◆ Task to carry out: The entries below contain a line with "Continue the FreeCAD" and a line with "start, length, top". Quote exactly those two lines and all lines between them.

——

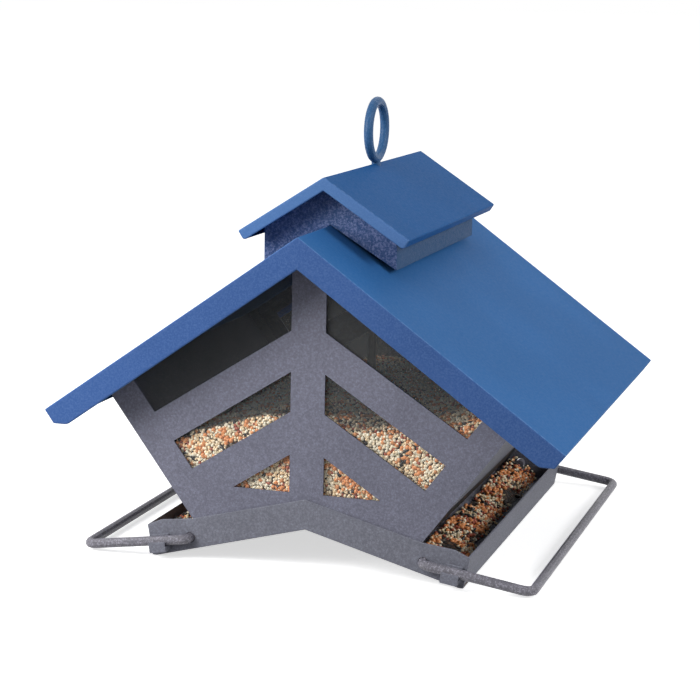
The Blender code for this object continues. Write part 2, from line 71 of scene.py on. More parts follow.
# Lamps: place, size and share, which is how bright each makes a white surface that faces it
LAMP_AIM = (0, 0, 0.12)
LAMPS = {
    "key": ((-0.7, -1.9, 2.2), 1.6, 0.20),
    "side": ((-0.54, -0.56, 0.44), 0.4, 0.84),
    "fill": ((2.05, -0.25, 1.15), 0.7, 0.46),
    "low_fill": ((2.3, 0.1, 0.2), 1.0, 0.05),
    "back": ((0.3, 2.0, 2.2), 1.2, 0.10),
}

# Coats: the roofs take slope and rim, the cupola's box end and side, the rest base and fleck
BLUE_FLECK = (0.20, 0.32, 0.58)
# Slopes and rims are one coat: the two blues of each roof differ as painted light and shade for
# how light falls on each face.
MAIN_ROOF_BLUES = (0.026, 0.117, 0.314), (0.041, 0.094, 0.262)
CUPOLA_ROOF_BLUES = (0.007, 0.076, 0.240), (0.070, 0.155, 0.345)
# The box's side blue is darker than its end blue: painted shade under the cupola's eaves.
CUPOLA_BOX_BLUES = (0.034, 0.072, 0.18), (0.016, 0.060, 0.145)
CUPOLA_BOX_FLECK = (0.21, 0.25, 0.44)
RING_BLUE = (0.022, 0.084, 0.20)
GABLE_GREYS = (0.148, 0.150, 0.196), (0.27, 0.28, 0.37)
BASE_GREYS = (0.150, 0.154, 0.188), (0.28, 0.29, 0.35)
PERCH_GREYS = (0.112, 0.108, 0.130), (0.46, 0.44, 0.52)
# The seed baffles are painted near black: painted shade for the recess under the hopper walls.
BAFFLE_PAINTED_SHADE_GREYS = (0.022, 0.023, 0.025), (0.05, 0.05, 0.055)
ZINC_GREYS = (0.16, 0.16, 0.16), (0.28, 0.27, 0.26)
PANE_COLOUR = (0.55, 0.57, 0.58)

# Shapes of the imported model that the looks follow
ROOF_HALF_DEPTH = 165 * MM
CUPOLA_HALF_DEPTH = 115.5 * MM
PANE_FACE = 136.9 * MM
FLOOR_APEX = 28.9 * MM
FLOOR_SLOPE = 0.262
WALL_SIDE_SLOPE = 0.739

# Cut-outs right of a gable's post: corners as x and height, in mm
POST_EDGE = 11.3
CUTOUTS = (
    ((POST_EDGE, 154.9), (POST_EDGE, 193.2), (113, 120.7), (109.5, 100), (104, 94.9)),
    ((POST_EDGE, 102.8), (POST_EDGE, 128.5), (89.4, 78), (78.9, 59)),
    ((POST_EDGE, 50.4), (POST_EDGE, 75.1), (49.5, 50.4)),
)

# Seed in the hopper: its top as x and height in mm, how far that falls backwards, its foot
SEED_HALF_DEPTH = 135 * MM
HOPPER_TOP = ((-120, 80), (-88, 80), (-68, 87), (-38, 94), (0, 96), (40, 92), (60, 93), (134, 110))
HOPPER_TOP_FALL = 7 * MM
HOPPER_FOOT_X = 66.5 * MM
HOPPER_FOOT_Z = 17 * MM
HOPPER_BED_DEPTH = 1.2 * MM
HOPPER_SECTIONS = 61
HOPPER_STEPS = 41
HOPPER_EDGE_TRIES = 8

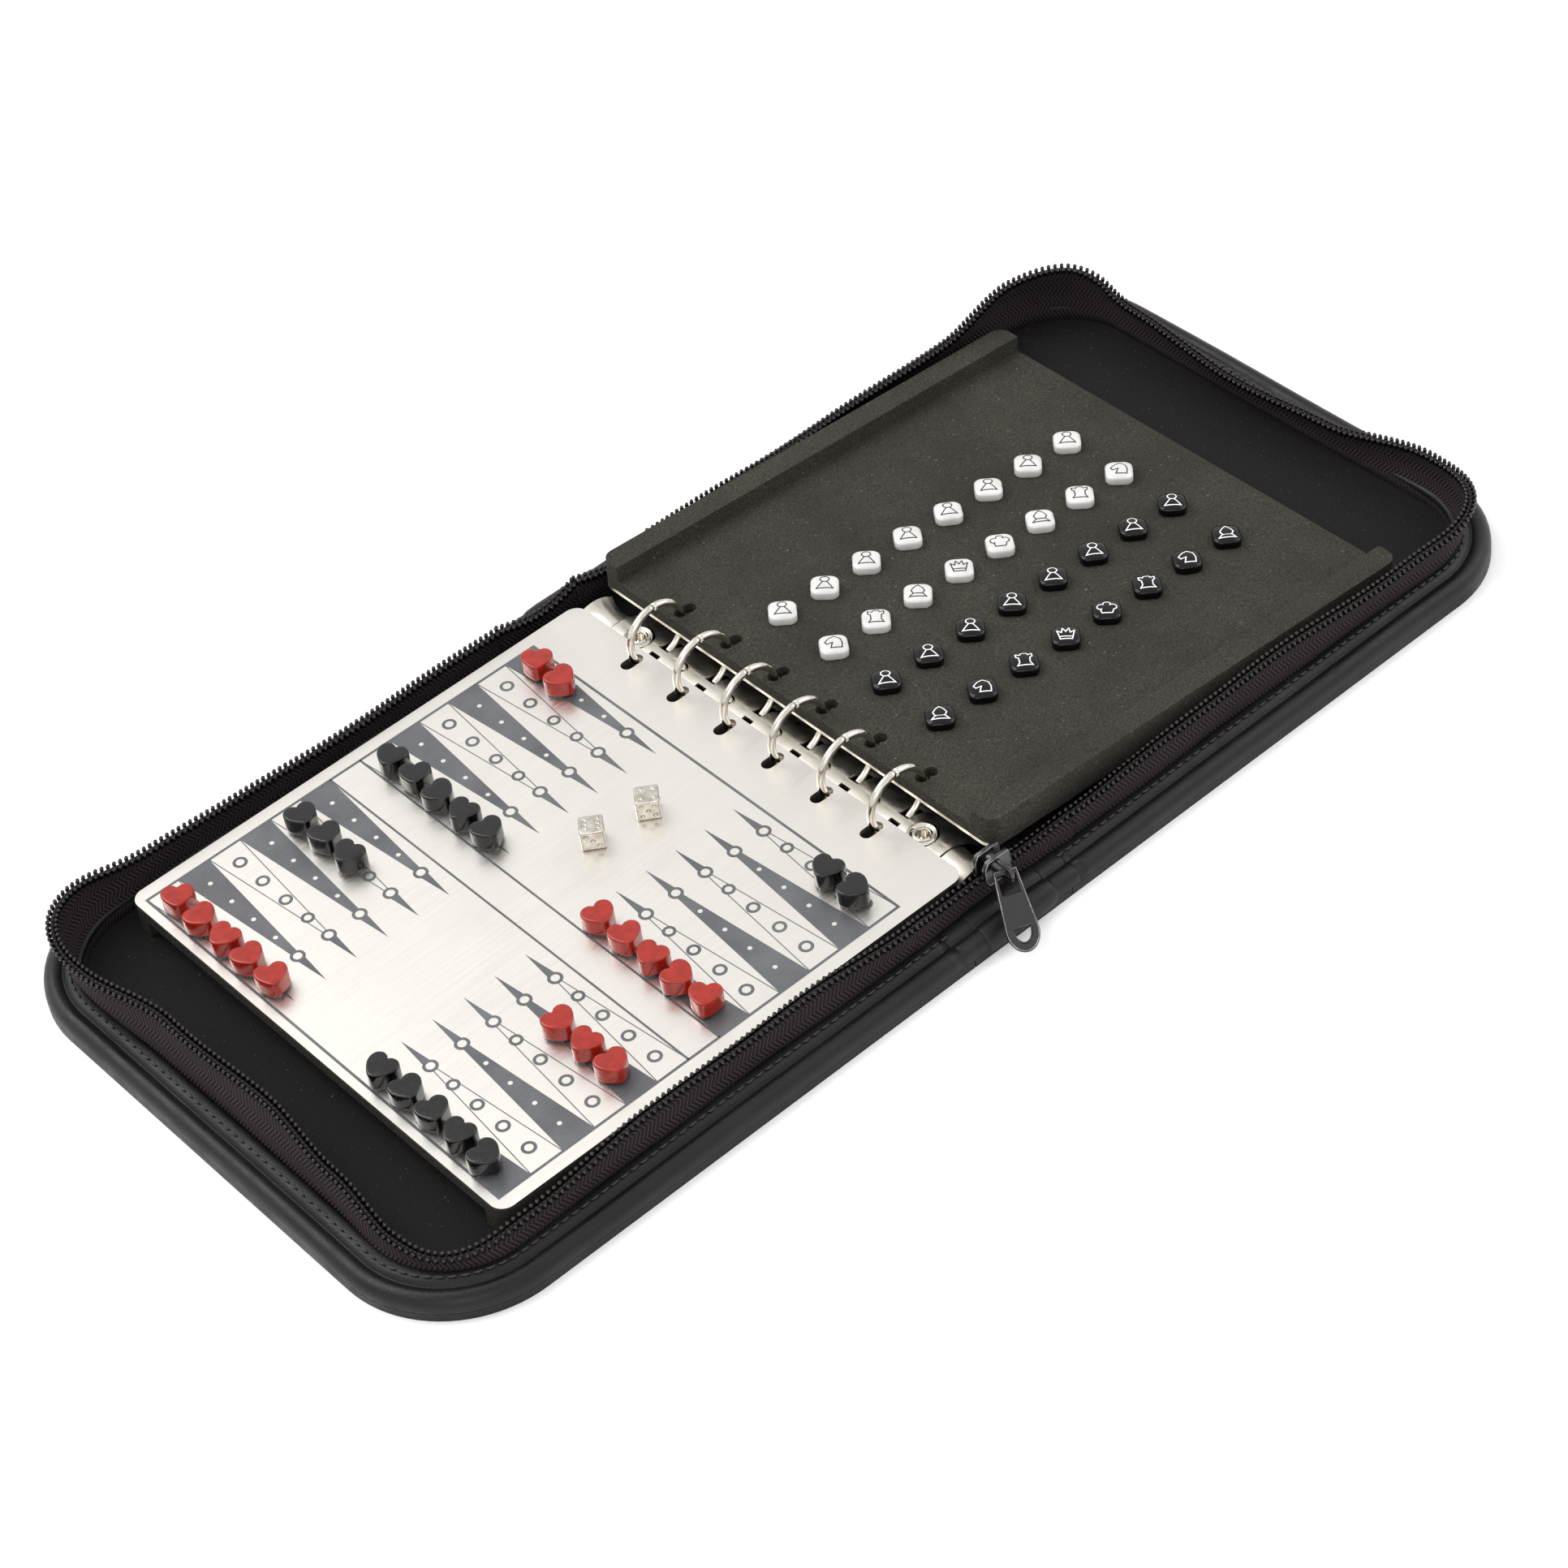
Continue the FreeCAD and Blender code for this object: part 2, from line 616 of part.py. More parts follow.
def lever(end):
    """Flared thumb lever that carries on the arch's curve and opens out."""
    sign = -1 if end == "near" else 1
    start, length, top = d.lever_start.value, d.lever_length.value, d.arch_top.value

    def section(along, half, top, rise):
        """Closed arc band across the lever at one place along it."""
        radius = (half * half + rise * rise) / (2 * rise)
        middle = top - radius
        angle = math.asin(half / radius)
        points = []
        for size in (radius, radius - d.lever_thick.value):
            points.append([
                Vector(size * math.sin(angle * k), sign * along, middle + size * math.cos(angle * k))
                for k in (-1, 0, 1)
            ])
        outer, inner = points
        return Part.Wire([
            Part.Arc(*outer).toShape(),
            Part.LineSegment(outer[2], inner[2]).toShape(),
            Part.Arc(*inner[::-1]).toShape(),
            Part.LineSegment(inner[0], outer[0]).toShape(),
        ])

    sections = [
        section(start + length * share, half.value, top + lift, rise)
        for share, half, lift, rise in LEVER_SECTIONS
    ]
    item = doc.addObject("Part::Feature", end + "_lever_sheet")
    item.Shape = Part.makeLoft(sections, True)
    keep(item, end + "_lever")


# ---------------------------------------------------------------- zip slider and pull


slider_low = floor_top + d.wall_height - d.zip_end_drop
slider_face = -d.zip_place - d.slider_thick / 2
pivot_y = slider_face - d.bail_depth / 2
pivot_z = slider_low + d.bail_rise + d.bail_height / 2


def zip_slider():
    """Slider over the zip's near end, with a bail on its outer face for the pull."""
    size = (d.slider_length, d.slider_thick, d.slider_height)
    block = box("slider_block", -d.slider_length / 2, slider_face, slider_low, *size)
    rounded = round_block("slider_round", block, lambda e: not upright(e), d.slider_round)
    outer = slider_face - d.bail_depth
    foot = slider_low + d.bail_rise
    size = (d.bail_thick, d.bail_depth + d.bail_wall * 2, d.bail_height + d.bail_wall * 2)
    bail = box("slider_bail", -d.bail_thick / 2, outer - d.bail_wall, foot - d.bail_wall, *size)
    size = (d.bail_thick * 2, d.bail_depth, d.bail_height)
    hole = box("slider_bail_hole", -d.bail_thick, outer, foot, *size)
    loop = cut("slider_loop", bail, hole)
    keep(combine("Part::MultiFuse", "slider_whole", [rounded, loop]), "zip_slider")


# the pull's shape as shares of its length and width
PULL_SHOULDER = 0.72
PULL_END = 0.62
MOON_HALF = 0.33
MOON_LEVELS = (0.66, 0.8, 0.9)


def zip_pull():
    """Flat pull on the bail: a narrow eye at the top, a wide end with a half-moon opening."""
    turn = Rotation(Vector(0, 0, 1), -d.pull_turn.value)
    slope = Rotation(Vector(1, 0, 0), d.pull_slope.value)
    body = new_body("zip_pull", 0.0, pivot_y, pivot_z, turn.multiply(slope))
    neck, wide, reach = d.pull_neck / 2, d.pull_width / 2, d.pull_length
    top = d.pull_thick / 2
    shoulder, end = -reach * PULL_SHOULDER, wide * PULL_END
    corners = [(-neck, top), (-wide, shoulder), (-end, -reach), (end, -reach), (wide, shoulder), (neck, top)]
    profile = outline(body, "pull_outline", "XY_Plane", corners, -top)
    pad(body, "pull_pad", profile, d.pull_thick)
    low_half = -reach.value / 2
    round_edges(body, "pull_ends", lambda e: upright(e) and edge_centre(e).y < low_half, d.pull_round)
    eye_half = neck - d.eye_wall
    eye_low = -top - d.eye_length
    eye = [(-eye_half, -top), (-eye_half, eye_low), (eye_half, eye_low), (eye_half, -top)]
    cut_through(body, "pull_eye", outline(body, "pull_eye_outline", "XY_Plane", eye))
    half = d.pull_width * MOON_HALF
    tip = half / 2
    high, low, bottom = (-reach * share for share in MOON_LEVELS)
    moon = [(-half, high), (-half, low), (-tip, bottom), (tip, bottom), (half, low), (half, high)]
    cut_through(body, "pull_moon", outline(body, "pull_moon_outline", "XY_Plane", moon))
    keep(body, "zip_pull")


# ---------------------------------------------------------------- playing pieces

plate_top = PAGES["left"].Base.z
foam_top = number(d.plate_thick + d.foam_thick)


def heart_master(name, lobe, height, low):
    """Heart outline of two round lobes and a tip, padded."""
    body = new_body(name, 0, 0, low)
    sketch = new_sketch(body, name + "_outline", "XY_Plane")
    radius, spread = lobe.value, d.heart_spread.value
    rise, tip = d.heart_rise.value, d.heart_tip.value
    # where the straight sides leave the lobes
    reach = math.hypot(spread, rise + tip)
    lean = math.atan2(rise + tip, spread) - math.acos(radius / reach)
    touch = Vector(spread + radius * math.cos(lean), rise - radius * math.sin(lean), 0)
    notch = Vector(0, rise + math.sqrt(radius ** 2 - spread ** 2), 0)
    notch_angle = math.atan2(notch.y - rise, -spread)
    right = Part.Circle(Vector(spread, rise, 0), Vector(0, 0, 1), radius)
    left = Part.Circle(Vector(-spread, rise, 0), Vector(0, 0, 1), radius)
    point = Vector(0, -tip, 0)
    sketch.addGeometry(Part.LineSegment(point, touch))
    sketch.addGeometry(Part.ArcOfCircle(right, -lean, notch_angle))
    sketch.addGeometry(Part.ArcOfCircle(left, math.pi - notch_angle, math.pi + lean))
    sketch.addGeometry(Part.LineSegment(Vector(-touch.x, touch.y, 0), point))
    sketch.addConstraint(Sketcher.Constraint("Tangent", 0, 2, 1, 1))
    sketch.addConstraint(Sketcher.Constraint("Coincident", 1, 2, 2, 1))
    sketch.addConstraint(Sketcher.Constraint("Tangent", 2, 2, 3, 1))
    sketch.addConstraint(Sketcher.Constraint("Coincident", 3, 2, 0, 1))
    sketch.addConstraint(Sketcher.Constraint("Equal", 1, 2))
    sketch.addConstraint(Sketcher.Constraint("Symmetric", 1, 3, 2, 3, -2))
    constrain(sketch, "Radius", (1,), lobe)
    constrain(sketch, "DistanceX", (-1, 1, 1, 3), d.heart_spread)
    constrain(sketch, "DistanceY", (-1, 1, 1, 3), d.heart_rise)
    constrain(sketch, "DistanceX", (-1, 1, 0, 1), 0.0)
    constrain(sketch, "DistanceY", (-1, 1, 0, 1), -d.heart_tip)
    pad(body, name + "_pad", sketch, height)
    round_edges(body, name + "_tip", lambda e: upright(e) and edge_centre(e).y < -radius, lobe * 0.45)
    return body


def heart_top(body, radius):
    """Round the top edge of a heart."""
    top = max(edge_centre(e).z for e in body.Shape.Edges)
    level = top - body.Placement.Base.z
    round_edges(body, "heart_soft_top", lambda e: abs(edge_centre(e).z - level) < TOUCH, radius)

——

◆ Response to this task:
Continue the FreeCAD and Blender code for this object: part 2, from line 616 of part.py. More parts follow.
def lever(end):
    """Flared thumb lever that carries on the arch's curve and opens out."""
    sign = -1 if end == "near" else 1
    start, length, top = d.lever_start.value, d.lever_length.value, d.arch_top.value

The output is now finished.